ダイハツ車が買えないユーザーがスズキに流れて……いない!?
軽自動車については、ダイハツがほぼ販売停止に近い状況のなか、ダイハツ軽自動車の購入を検討していたユーザーを他メーカーが集客しているものと考え、過去の販売統計を見たのだが、2024年2月に軽四輪乗用車販売でスズキは4万台超えとなっているが、2021年にも4万台以上販売している。
そして、このときはダイハツも4万台弱を販売しているので、ダイハツの販売台数減をスズキが吸収しているとも思えないし、ましてやスズキ以外のメーカーが吸収しているようにも思えない。
残念ながら本稿執筆段階では、軽自動車中古車の2024年2月単月の販売台数統計が発表されていないので確認のしようがないのだが、届け出済み未使用軽中古車に流れていることが予測できる。中古車ならばダイハツの届け出済み未使用軽中古車の購入も可能だからである。

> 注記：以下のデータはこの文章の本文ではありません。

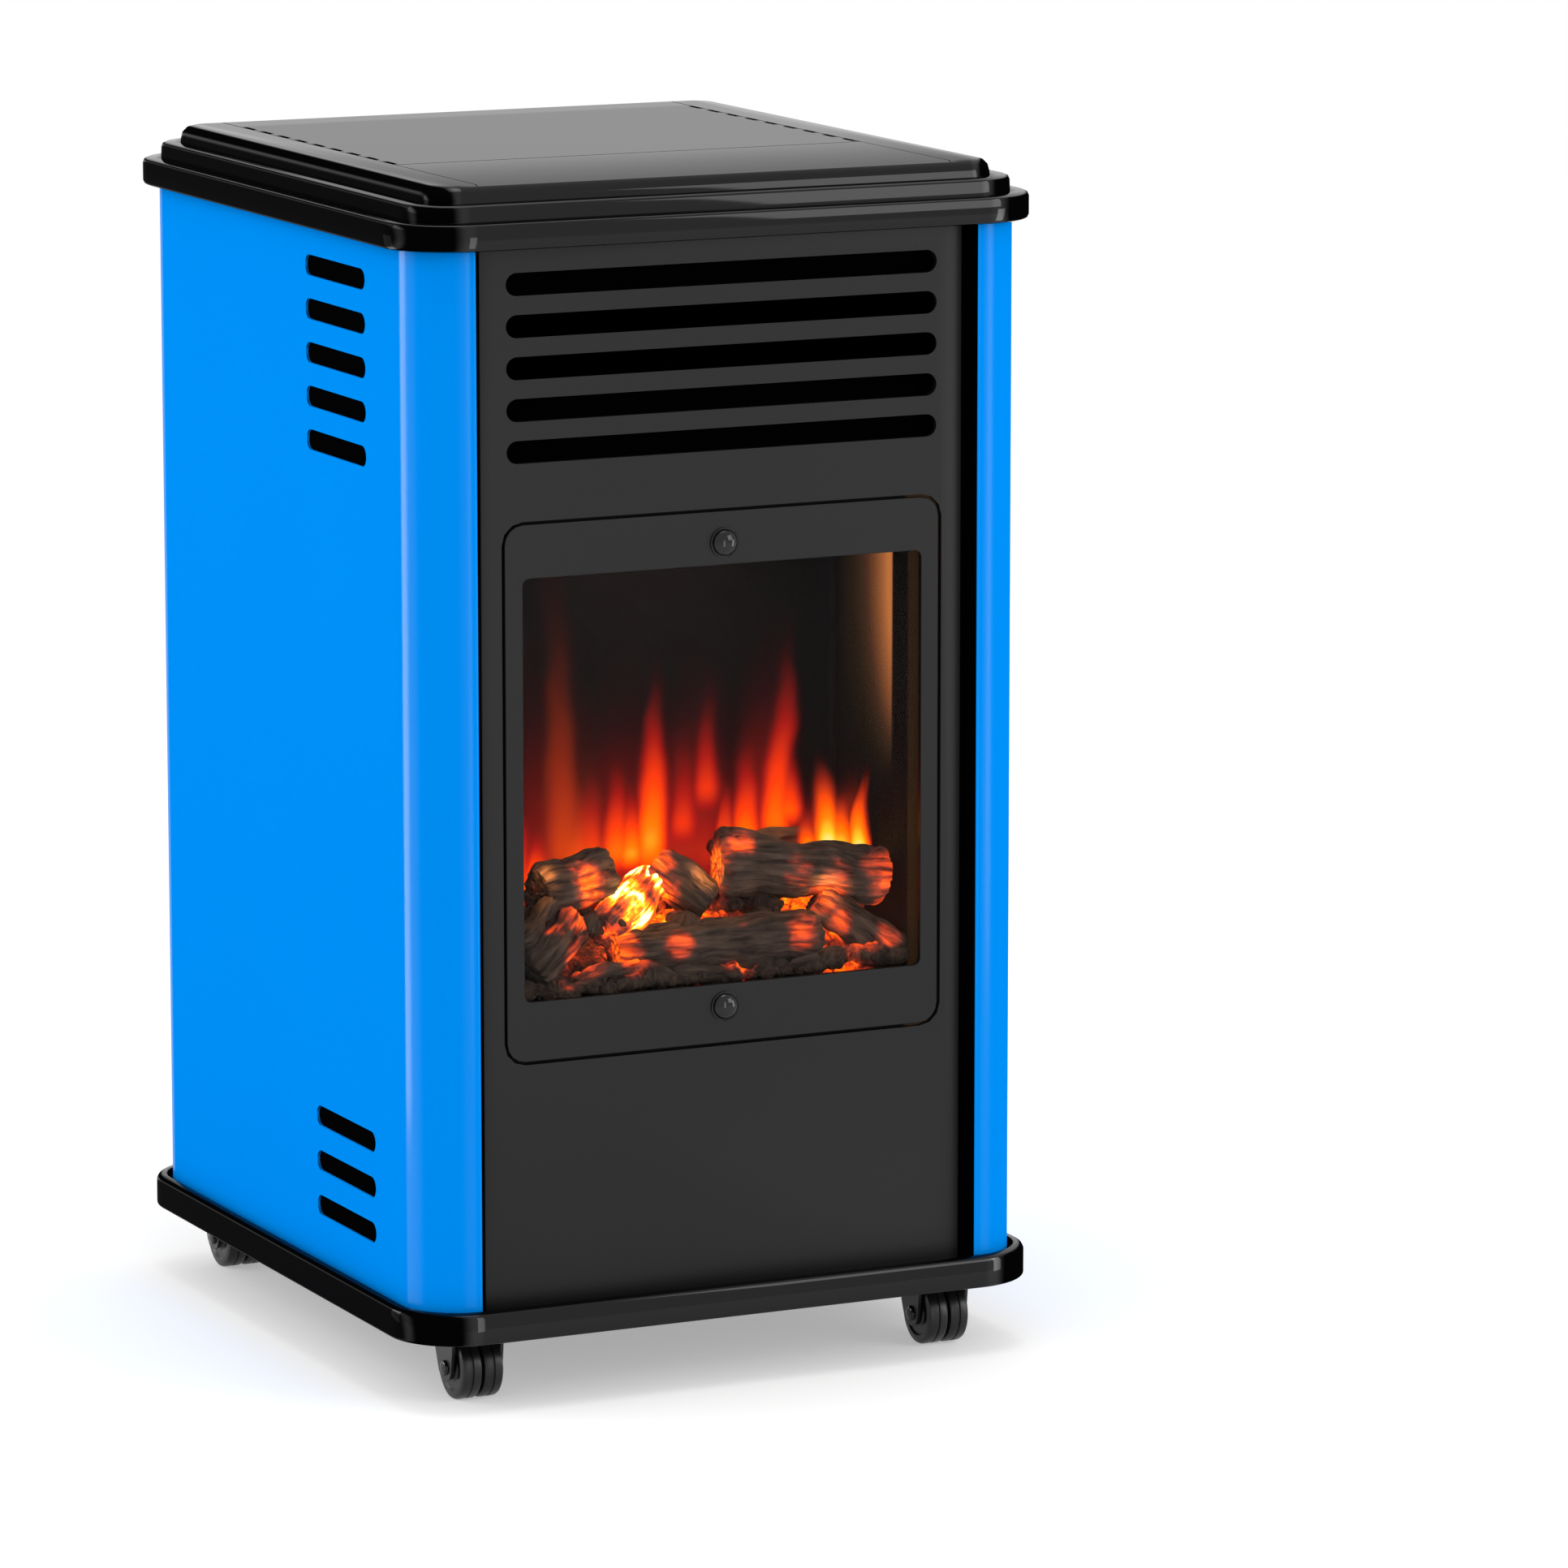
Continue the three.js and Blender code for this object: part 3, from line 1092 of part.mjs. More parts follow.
// Copper pipe from the valve, through the shield and down to the injector.
function burnerPipe() {
  const drop = INJECTOR_X + INJECTOR_W / 2;
  const pass = DECK_Z - 40;
  return pipe(
    [
      [KNOB_X + 12, CONTROL_Y - 17.4, PORT_Z],
      [KNOB_X + 12, CONTROL_Y - 52, PORT_Z],
      [drop, SHIELD_Y + 18, pass],
      [drop, BURNER_Y, pass],
      [drop, BURNER_Y, BURNER_Z + 7],
    ],
    PIPE_R, 6, 18,
  );
}

// The brass tail that the bottle's hose pushes onto, pointing back into the bay.
function hoseNozzle() {
  const [x, y, z] = [KNOB_X - 8, CONTROL_Y, PORT_Z];
  const shank = 5 - GAP;
  const profile = [[0, 15], [shank, 15], [shank, 26 + GAP], [8.5, 26 + GAP], [8.5, 33], [4.4, 34]];
  for (let barb = 0; barb < 3; barb++) profile.push([5.4, 36 + 6 * barb], [4.2, 41 + 6 * barb]);
  profile.push([4, 56], [2.6, 56], [2.6, 30], [0, 30]);
  return solid(turned(profile, 8).rotateX(-Math.PI / 2).translate(x, y, z));
}

// ---------------------------------------------------------------- casters
function casterPlate() {
  const half = PLATE_SIZE / 2;
  const plate = alongZ(roundedRect(-half, half, -half, half, 6, 2), PLATE_Z - PLATE_T, PLATE_Z);
  const race = alongZ(circle(13, 0, 0, 10), FORK_ROOF + FORK_ROOF_T + GAP, PLATE_Z - 1);
  const pin = alongZ(circle(KINGPIN_D / 2, 0, 0, 10), FORK_ROOF - 1.2, PLATE_Z - 1);
  return add(plate, race, pin);
}

// The fork: a round roof over the wheels and two cheeks that taper to the axle.
function casterFork() {
  const half = FORK_L / 2;
  const top = FORK_ROOF + FORK_ROOF_T;
  const bossR = 8;
  const roof = alongZ(circle(half, 0, 0, 12), FORK_ROOF, top);
  const cheek = outline(
    [
      [-half, top],
      [-half + 1, FORK_ROOF - 4],
      [-TRAIL - bossR, AXLE_Z - bossR, bossR],
      [-TRAIL + bossR, AXLE_Z - bossR, bossR],
      [half - 1, FORK_ROOF - 4],
      [half, top],
    ],
    2,
  );
  const cheeks = [-1, 1].map((side) => alongX(cheek, ...span(side, FORK_X, FORK_X + FORK_T)));
  const bridge = box(-FORK_X - 0.5, FORK_X + 0.5, -half + 4, half - 4, FORK_ROOF, top);
  const bore = alongX(circle(AXLE_D / 2 + GAP, -TRAIL, AXLE_Z, 8), -FORK_X - 5, FORK_X + 5);
  const kingpin = alongZ(circle(KINGPIN_D / 2 + GAP, 0, 0, 10), FORK_ROOF - OVER, top + OVER);
  return cut(add(roof, bridge, ...cheeks), bore, kingpin);
}

// The axle with a riveted head at each end.
function casterAxle() {
  const [r, end] = [AXLE_D / 2, FORK_X + FORK_T + GAP];
  const half = [[r, end], [r + 2, end], [r + 1.6, end + 1.4], [0, end + 2.8]];
  const profile = [...half.map(([a, b]) => [a, -b]).reverse(), ...half];
  return solid(turned(profile, 8).rotateY(Math.PI / 2).translate(0, -TRAIL, AXLE_Z));
}

// One of the twin wheels, lying along X, with a groove round its tread.
function casterWheel(side) {
  const [r, w, bore] = [WHEEL_D / 2, WHEEL_W, AXLE_D / 2 + GAP];
  const profile = [
    [bore, 0],
    [r, 0],
    [r, w / 2 - 0.7],
    [r - 0.9, w / 2],
    [r, w / 2 + 0.7],
    [r, w - 2],
    [r - 2, w],
    [bore, w],
  ];
  const lying = turned(profile, 14, true).rotateY(Math.PI / 2).rotateX(Math.PI / 2);
  const wheel = solid(lying.translate(TWIN_GAP / 2, -TRAIL, AXLE_Z));
  return side > 0 ? wheel : mirrored(wheel);
}

function caster(name, x, y) {
  const group = new THREE.Group();
  group.position.set(x, y, 0);
  piece(`caster_plate_${name}`, casterPlate(), "zinc_steel", group);
  piece(`caster_fork_${name}`, casterFork(), "moulded_black", group);
  piece(`caster_axle_${name}`, casterAxle(), "black_chrome", group);
  piece(`caster_wheel_${name}_l`, casterWheel(-1), "moulded_black", group);
  piece(`caster_wheel_${name}_r`, casterWheel(1), "moulded_black", group);
  heater.add(group);
}

// ---------------------------------------------------------------- assembly
piece("base_tray", baseTray(), "gloss_black");
piece("side_panel_left", mirrored(sidePanel()), "blue_enamel");
piece("side_panel_right", sidePanel(), "blue_enamel");
piece("front_panel", frontPanel(), "satin_black");
piece("rear_frame", rearFrame(), "satin_black");
piece("rear_door", rearDoor(), "satin_black");
piece("door_hinge_pin_lower", doorPin(TAB_LOW, DOOR_Z0 + 14), "zinc_steel");
piece("door_hinge_pin_upper", doorPin(DOOR_Z1 - 14, TAB_HIGH + TAB_T), "zinc_steel");
piece("heat_shield", heatShield(), "inner_black");
piece("firebox", firebox(), "firebox_steel");
piece("heat_deflector", heatDeflector(), "inner_black");
piece("top_cap", topCap(), "gloss_black");
piece("top_lid", topLid(), "gloss_black");
piece("lid_hinge_pin_left", lidPin(-1), "zinc_steel");
piece("lid_hinge_pin_right", lidPin(1), "zinc_steel");
piece("control_deck", controlDeck(), "satin_black");
piece("window_frame", windowFrame(), "satin_black");
piece("window_glass", windowGlass(), "glass");
piece("dome_nut_lower", domeNut(DOME_ZS[0]), "black_chrome");
piece("dome_nut_upper", domeNut(DOME_ZS[1]), "black_chrome");

piece("burner", burner(), "zinc_steel");
piece("injector", injector(), "brass");
for (const [name, body] of Object.entries(fireBed()))
  piece(name, body, name === "ember_bed" ? "ember_ceramic" : "charred_ceramic");
piece("pilot_bracket", pilotBracket(), "zinc_steel");
piece("spark_electrode", sparkElectrode(), "white_ceramic");
piece("pilot_burner", pilotBurner(), "brass");
piece("thermocouple", thermocouple(), "brass");

piece("gas_valve", gasValve(), "aluminium");
piece("valve_spindle", valveSpindle(), "brass");
piece("control_knob", controlKnob(), "moulded_black");
piece("piezo_igniter", piezoIgniter(), "moulded_black");
piece("piezo_button", piezoButton(), "moulded_black");
piece("burner_pipe", burnerPipe(), "brass");
piece("hose_nozzle", hoseNozzle(), "brass");

caster("fl", -CASTER_X, -DEPTH / 2 + CASTER_FRONT);
caster("fr", CASTER_X, -DEPTH / 2 + CASTER_FRONT);
caster("rl", -CASTER_X, DEPTH / 2 - CASTER_REAR);
caster("rr", CASTER_X, DEPTH / 2 - CASTER_REAR);

export default heater;
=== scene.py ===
"""Looks of a portable gas cabinet heater: enamelled cabinet, glazed fire with ceramic logs, casters."""
import json
import math
import random

import bmesh
import bpy
from mathutils import Matrix, Vector, noise


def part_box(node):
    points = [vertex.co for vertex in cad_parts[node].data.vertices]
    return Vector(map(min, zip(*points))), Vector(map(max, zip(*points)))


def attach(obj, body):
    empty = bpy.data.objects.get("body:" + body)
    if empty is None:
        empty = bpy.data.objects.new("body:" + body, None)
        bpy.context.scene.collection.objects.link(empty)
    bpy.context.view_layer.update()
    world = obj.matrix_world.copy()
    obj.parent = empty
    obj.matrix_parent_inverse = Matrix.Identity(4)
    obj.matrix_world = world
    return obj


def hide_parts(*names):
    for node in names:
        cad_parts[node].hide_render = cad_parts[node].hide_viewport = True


bl_info = {
    "name": "Cabinet heater looks",
    "version": (1, 0, 0),
    "blender": (4, 5, 0),
    "location": "3D View > Sidebar > Heater",
    "description": "Dresses the heater's frame with enamel, steel, glass, logs and flames",
    "category": "Object",
}

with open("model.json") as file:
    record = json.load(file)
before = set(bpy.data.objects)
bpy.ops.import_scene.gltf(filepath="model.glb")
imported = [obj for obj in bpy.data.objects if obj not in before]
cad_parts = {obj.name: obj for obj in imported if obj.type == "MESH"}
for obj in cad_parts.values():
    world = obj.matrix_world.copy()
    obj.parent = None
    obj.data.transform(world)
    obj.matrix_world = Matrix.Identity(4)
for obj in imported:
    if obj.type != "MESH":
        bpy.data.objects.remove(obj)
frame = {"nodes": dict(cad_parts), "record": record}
NODES = frame["nodes"]
MM = 0.001

# The Mix node's colour sockets.
MIX_LOW, MIX_HIGH, MIX_RESULT = 6, 7, 2

# Angles in degrees and distances in metres for meshes.
SMOOTH_ANGLE = 32.0
MERGE = 2e-6
ARC_CUTS = 3

# Sizes in millimetres and steps of arcs in degrees, as the CAD has them.
CORNER = (170.0, 190.0)
CORNER_STEP = 22.5
FOLD_STEP = 15.0
SLOT_STEP = 45.0
CORNER_REACH = 60.0
SLOT_REACH = 9.5
LOUVRE_END = 137.51
LOUVRES = tuple(690.0 - 25.4 * i for i in range(5))
VENT_HALF = 40.36
VENTS = tuple((-93.0, 688.0 - 27.0 * i) for i in range(5)) + tuple((-98.0, 97.8 + 28.6 * i) for i in range(3))
RETURN_X = 168.3
FLAT_MARGIN = 2.0
FIRE_DEPTH = 104.0
FIRE_FRONT = -210.2
FIRE_SILL = 249.9
BED_HALF = 122.0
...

気になるのは軽自動車ではホンダの元気がないこと。軽四輪乗用車でみると、スズキ、三菱、マツダ、日産はいずれも前年同期比で100%を超えている。ちなみに100%を超えていないブランドはダイハツの影響を受けている。そのなかダイハツの影響も受けないホンダだけ83.4%となっているのである。
ホンダの軽四輪乗用車はN-BOX以外にもN-WGNやN-ONEもあるが、販売台数全体で見ると割合ではN-BOXが圧倒している。つまり、ホンダの軽四輪乗用車が元気ないということは、N-BOXの売れ行きが元気ないということに直結しているといっても過言ではない。

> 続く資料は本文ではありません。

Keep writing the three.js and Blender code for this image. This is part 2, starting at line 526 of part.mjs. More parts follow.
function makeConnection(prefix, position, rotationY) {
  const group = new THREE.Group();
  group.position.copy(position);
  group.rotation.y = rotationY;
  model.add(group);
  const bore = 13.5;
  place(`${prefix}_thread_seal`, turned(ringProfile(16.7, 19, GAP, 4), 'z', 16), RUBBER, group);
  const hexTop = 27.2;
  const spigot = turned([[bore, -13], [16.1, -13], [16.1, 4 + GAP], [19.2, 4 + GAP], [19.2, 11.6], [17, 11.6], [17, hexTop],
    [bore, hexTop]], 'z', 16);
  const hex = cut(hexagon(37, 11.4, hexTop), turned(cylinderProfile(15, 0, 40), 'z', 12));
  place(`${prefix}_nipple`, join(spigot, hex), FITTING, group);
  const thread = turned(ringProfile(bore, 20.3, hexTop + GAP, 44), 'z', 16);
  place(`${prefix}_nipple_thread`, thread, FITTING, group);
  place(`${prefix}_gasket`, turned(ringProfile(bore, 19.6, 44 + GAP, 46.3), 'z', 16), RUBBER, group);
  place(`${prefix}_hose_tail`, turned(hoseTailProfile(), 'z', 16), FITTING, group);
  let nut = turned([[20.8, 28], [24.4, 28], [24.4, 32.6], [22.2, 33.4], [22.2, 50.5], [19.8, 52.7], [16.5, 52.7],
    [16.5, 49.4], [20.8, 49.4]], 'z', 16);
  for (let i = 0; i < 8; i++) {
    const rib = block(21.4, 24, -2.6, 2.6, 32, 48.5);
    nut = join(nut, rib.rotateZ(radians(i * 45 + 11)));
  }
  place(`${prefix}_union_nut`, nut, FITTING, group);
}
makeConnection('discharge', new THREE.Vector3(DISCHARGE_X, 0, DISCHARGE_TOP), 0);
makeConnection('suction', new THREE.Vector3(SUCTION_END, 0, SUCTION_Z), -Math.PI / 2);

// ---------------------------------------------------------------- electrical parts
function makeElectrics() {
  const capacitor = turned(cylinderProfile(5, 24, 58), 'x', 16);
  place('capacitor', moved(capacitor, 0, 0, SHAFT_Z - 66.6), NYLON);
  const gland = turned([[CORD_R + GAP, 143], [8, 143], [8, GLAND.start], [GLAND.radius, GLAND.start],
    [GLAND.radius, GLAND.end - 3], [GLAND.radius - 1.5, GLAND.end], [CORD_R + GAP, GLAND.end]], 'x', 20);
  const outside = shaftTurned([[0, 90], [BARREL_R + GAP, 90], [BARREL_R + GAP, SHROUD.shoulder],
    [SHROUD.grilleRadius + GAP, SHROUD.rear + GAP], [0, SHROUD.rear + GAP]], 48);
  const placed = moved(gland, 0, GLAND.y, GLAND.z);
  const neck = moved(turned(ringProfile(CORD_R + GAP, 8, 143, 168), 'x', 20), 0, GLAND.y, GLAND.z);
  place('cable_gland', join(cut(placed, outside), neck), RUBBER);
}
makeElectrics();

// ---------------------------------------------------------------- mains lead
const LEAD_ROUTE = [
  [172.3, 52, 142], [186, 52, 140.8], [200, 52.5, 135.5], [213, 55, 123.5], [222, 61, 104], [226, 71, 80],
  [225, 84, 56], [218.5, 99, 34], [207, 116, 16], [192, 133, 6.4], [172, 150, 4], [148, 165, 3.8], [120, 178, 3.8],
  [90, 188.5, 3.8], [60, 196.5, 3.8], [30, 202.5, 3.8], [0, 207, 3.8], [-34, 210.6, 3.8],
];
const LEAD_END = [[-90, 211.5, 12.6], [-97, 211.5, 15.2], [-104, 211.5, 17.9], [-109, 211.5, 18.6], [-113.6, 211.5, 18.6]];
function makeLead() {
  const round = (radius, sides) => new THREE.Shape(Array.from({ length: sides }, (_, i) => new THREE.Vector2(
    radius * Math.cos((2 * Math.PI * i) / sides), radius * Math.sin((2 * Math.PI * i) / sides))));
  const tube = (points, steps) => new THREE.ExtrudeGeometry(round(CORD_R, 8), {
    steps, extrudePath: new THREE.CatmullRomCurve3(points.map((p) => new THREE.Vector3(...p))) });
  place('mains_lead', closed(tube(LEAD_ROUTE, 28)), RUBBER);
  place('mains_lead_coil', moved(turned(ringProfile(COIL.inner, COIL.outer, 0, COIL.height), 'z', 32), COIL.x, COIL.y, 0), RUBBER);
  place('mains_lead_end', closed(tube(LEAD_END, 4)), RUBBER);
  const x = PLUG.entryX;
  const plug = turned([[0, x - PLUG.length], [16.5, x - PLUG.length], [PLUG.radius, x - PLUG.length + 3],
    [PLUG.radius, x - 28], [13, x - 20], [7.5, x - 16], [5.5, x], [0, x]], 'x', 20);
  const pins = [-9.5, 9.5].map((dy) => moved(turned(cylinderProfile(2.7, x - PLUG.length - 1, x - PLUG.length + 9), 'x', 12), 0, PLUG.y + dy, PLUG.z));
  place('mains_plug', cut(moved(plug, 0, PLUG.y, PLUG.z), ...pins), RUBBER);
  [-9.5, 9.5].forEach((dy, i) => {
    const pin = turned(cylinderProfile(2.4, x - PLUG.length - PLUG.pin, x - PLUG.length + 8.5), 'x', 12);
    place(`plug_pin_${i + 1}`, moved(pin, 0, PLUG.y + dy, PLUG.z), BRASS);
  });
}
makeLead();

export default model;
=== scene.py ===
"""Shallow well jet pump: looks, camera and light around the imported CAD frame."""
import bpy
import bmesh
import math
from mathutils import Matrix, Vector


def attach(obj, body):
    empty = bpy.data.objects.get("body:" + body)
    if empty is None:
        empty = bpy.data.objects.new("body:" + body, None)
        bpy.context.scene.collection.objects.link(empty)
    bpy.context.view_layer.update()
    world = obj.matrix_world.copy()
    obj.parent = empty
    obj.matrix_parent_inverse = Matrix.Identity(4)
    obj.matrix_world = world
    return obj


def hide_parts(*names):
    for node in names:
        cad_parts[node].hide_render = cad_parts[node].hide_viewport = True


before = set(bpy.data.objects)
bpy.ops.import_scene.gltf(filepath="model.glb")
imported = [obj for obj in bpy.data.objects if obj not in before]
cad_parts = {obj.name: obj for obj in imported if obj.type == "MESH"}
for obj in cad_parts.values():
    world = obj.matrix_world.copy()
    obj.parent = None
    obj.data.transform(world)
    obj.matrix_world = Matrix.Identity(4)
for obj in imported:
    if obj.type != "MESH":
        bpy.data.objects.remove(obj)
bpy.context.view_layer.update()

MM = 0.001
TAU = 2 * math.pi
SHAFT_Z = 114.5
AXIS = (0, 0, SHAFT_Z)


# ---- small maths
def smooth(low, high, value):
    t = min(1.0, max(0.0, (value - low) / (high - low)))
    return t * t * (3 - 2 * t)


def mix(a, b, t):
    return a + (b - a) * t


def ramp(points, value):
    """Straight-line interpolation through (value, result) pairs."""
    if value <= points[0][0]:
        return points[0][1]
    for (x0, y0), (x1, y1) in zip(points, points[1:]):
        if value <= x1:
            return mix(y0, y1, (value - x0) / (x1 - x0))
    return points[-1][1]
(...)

あえて「不振」という表現を使わなかったのは、そこまで販売台数が落ち込んでいるわけではなく、相変わらず2023暦年締め年間新車販売台数でも「日本一売れたクルマ」になってはいるからだ。ただし、その多くは先代型の販売台数に支えられている。
筆者の私見としては、新型N-BOXは先代までの勢いはないように見えてならない。それでも「ナンバー1」に固執すれば、自社届け出による台数積み増しが顕著となり、それが届け出済み未使用軽中古車として大量に市場にあふれることになるだろう。すでに中古車市場では先代型の届け出済み未使用軽中古車が溢れている。そしてこれが新型の販売に勢いを感じられない原因になっているともいっていいかもしれない。